Navigating Uncharted Terrain



One of yesterday's sessions was IBM's talk on Navigating Uncharted Terrain. Here's the announcement:






Wednesday, 11:00am - 12:00pm





Virtual Worlds: The BEST platforms for Enterprise Value
An Examination of Virtual World Platforms From the Enterprise Perspective.
The number of virtual worlds platforms are proliferating from publicly operated virtual worlds to private world engines. Where does an enterprise start when evaluating a platform based on BEST: Business, Economic Value, Social Interaction and Technology? This detailed session will review the leading platforms for enterprise use, talk about the real business value being realized in virtual worlds today and have a look into the future of virtual worlds fit for business.






Speaker: Sandy Kearney, IBM Global Director, IBM 3D Internet and Virtual Business






Here's my notes:








  • Like With the internet we've explored, done a lot of things that we don't want to repeat.


  • It's uncharted terrain with new tools to navigate


  • 3D internet is everywhere, anytime


  • It took IBM 10 years to understand the e-business. It took us 8 months to understand the value of v-business


  • IBM is currently engaged with over 400 clients in v-business.


  • There's an increasing market accelleration.


  • Market trends are guideposts for pioneers.


  • Orienting goals towards Business Value: BEST
    (Business, Economics, Social and Technology goals)




  • There's an enormous value in Enterprise and consumer social platforms: Recognition, interaction, social bonding and a sense of belonging in global enterprises.


  • The IBM Intraverse runs on an Active Worlds platform. A presentation of the intraverse was given at Cornell, and was live-streamed into Second Life to the Metanomics meeting.


  • We're going do see 4D very soon. Already there are people programming their avatars to do stuff when they're long gone. VW's are going temporal.
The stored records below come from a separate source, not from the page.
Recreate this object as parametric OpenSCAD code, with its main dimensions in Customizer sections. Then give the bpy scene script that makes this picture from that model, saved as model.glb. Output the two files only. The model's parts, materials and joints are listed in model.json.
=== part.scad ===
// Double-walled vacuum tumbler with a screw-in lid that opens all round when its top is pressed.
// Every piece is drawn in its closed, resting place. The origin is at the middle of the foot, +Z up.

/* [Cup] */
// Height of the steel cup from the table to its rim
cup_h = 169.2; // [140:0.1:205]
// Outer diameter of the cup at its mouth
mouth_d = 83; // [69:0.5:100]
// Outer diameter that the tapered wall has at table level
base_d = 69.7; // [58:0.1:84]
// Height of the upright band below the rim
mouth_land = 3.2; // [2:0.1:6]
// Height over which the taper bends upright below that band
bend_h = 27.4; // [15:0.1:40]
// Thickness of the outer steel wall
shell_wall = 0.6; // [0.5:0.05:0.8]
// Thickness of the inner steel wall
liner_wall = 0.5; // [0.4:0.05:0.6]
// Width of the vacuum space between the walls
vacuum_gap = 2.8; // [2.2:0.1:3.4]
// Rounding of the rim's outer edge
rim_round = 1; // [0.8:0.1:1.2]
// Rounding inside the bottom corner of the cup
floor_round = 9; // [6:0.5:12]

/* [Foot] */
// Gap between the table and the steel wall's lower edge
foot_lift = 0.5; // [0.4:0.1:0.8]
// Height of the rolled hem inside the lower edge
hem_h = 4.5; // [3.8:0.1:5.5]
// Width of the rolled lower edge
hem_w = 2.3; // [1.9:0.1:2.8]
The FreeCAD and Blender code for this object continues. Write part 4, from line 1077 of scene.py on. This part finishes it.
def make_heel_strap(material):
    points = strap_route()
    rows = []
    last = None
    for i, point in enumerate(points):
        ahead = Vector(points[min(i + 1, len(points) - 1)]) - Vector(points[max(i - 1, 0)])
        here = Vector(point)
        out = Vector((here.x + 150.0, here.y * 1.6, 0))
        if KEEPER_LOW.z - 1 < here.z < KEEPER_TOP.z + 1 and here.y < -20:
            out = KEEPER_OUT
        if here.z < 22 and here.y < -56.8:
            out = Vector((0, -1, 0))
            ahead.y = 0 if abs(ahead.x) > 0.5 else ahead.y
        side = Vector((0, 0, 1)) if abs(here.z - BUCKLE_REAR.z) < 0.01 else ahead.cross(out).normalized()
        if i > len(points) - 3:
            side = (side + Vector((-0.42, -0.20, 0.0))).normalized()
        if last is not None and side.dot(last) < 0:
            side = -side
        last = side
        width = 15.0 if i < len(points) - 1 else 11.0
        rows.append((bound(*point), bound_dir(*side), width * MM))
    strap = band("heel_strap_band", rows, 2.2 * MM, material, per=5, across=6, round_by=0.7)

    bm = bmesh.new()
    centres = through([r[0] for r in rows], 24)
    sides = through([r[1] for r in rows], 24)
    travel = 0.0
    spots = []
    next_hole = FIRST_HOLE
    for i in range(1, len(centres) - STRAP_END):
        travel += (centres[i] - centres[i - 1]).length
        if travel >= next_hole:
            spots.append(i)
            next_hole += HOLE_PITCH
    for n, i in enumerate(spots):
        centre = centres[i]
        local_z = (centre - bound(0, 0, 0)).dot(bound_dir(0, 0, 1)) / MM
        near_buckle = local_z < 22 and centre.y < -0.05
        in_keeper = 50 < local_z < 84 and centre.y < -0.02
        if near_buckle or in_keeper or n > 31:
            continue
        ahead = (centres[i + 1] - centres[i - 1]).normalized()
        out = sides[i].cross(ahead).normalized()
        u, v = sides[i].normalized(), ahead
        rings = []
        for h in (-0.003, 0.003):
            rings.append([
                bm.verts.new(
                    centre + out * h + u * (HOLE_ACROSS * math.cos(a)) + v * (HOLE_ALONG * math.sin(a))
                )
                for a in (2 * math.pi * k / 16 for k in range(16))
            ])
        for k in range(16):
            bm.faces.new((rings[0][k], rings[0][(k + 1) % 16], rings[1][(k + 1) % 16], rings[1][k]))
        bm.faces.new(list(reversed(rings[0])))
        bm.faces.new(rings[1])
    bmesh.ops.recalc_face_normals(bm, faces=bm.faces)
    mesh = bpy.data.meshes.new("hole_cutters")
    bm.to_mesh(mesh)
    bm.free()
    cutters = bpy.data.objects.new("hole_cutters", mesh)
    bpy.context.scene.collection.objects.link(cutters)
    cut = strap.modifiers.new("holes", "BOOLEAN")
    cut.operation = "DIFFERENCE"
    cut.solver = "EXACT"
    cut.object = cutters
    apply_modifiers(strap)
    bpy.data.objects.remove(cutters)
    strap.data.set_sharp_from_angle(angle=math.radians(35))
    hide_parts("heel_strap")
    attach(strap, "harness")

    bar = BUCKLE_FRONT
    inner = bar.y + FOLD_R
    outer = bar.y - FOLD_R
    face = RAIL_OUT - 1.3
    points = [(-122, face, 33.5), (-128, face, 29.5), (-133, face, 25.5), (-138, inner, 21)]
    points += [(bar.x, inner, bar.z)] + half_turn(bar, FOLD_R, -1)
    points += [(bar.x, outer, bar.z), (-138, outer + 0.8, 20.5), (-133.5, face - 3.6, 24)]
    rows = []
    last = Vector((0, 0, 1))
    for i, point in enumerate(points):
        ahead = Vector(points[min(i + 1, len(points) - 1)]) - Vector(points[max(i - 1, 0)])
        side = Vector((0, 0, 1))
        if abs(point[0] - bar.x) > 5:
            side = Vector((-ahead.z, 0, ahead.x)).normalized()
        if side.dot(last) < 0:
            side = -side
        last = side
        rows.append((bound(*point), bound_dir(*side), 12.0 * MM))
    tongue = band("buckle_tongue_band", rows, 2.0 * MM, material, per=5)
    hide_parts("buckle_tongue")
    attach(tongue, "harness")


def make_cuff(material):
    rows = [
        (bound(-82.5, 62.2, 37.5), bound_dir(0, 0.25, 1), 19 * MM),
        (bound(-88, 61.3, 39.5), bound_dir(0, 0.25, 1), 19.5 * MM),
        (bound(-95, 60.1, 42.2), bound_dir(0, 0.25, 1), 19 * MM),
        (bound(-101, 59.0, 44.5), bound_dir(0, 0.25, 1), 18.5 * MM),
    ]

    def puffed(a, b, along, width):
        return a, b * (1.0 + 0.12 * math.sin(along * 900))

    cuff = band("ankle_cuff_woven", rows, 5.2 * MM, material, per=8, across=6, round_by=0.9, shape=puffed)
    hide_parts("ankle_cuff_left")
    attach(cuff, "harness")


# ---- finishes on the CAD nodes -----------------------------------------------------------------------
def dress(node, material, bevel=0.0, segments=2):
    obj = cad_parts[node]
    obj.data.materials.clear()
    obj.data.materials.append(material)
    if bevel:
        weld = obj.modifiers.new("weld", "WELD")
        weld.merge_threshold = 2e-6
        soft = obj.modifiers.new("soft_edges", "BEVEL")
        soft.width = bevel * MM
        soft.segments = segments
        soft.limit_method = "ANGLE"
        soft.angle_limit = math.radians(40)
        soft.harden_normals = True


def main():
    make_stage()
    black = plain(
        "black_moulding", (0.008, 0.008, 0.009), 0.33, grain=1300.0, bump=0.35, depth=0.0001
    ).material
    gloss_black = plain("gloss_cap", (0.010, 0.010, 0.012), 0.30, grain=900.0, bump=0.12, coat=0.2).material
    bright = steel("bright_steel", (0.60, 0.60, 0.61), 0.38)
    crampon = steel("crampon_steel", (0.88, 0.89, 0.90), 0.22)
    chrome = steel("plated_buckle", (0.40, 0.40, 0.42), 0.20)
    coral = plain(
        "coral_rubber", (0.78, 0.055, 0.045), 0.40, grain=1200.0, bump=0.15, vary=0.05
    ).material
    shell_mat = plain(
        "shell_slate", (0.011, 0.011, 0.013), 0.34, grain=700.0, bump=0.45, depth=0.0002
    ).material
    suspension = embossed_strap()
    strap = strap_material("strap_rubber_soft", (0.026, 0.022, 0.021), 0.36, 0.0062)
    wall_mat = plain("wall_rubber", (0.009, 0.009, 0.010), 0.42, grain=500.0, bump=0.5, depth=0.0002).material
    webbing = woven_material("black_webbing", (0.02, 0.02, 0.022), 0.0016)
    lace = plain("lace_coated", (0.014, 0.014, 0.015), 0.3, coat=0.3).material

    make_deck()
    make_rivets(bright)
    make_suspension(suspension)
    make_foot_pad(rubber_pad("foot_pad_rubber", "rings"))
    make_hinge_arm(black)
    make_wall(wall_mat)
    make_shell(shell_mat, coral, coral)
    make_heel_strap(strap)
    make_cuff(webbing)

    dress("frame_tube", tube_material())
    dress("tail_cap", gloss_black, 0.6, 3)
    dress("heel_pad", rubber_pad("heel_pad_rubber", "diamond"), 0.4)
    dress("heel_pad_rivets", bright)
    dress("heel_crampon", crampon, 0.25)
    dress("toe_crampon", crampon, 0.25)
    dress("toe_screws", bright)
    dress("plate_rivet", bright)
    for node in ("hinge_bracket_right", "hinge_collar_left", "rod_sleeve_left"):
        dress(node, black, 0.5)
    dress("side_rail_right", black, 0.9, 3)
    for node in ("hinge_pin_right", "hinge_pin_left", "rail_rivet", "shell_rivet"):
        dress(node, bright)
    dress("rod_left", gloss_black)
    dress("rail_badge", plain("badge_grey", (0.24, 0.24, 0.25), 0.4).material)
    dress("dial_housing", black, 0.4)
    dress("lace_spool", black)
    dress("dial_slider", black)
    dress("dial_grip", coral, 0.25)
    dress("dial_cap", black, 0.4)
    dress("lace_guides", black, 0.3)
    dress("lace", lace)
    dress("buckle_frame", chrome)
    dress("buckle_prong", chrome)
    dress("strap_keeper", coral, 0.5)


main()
  • As a community we need to
    - realize business value (leverage the 3D capability)
    - sustain & protect value (ensure 3D internet is fit for business and community)
    - expand value (ensure interoperability, make vw's open and available, easy to use)


  • The desire to be plugged in is growing


  • A universal and generic approach makes VW's more open and available, mass marketable.


  • We're moving from the information age to the conceptual age.


  • Identity management is going to be a very very hot issue in VW's in the coming years.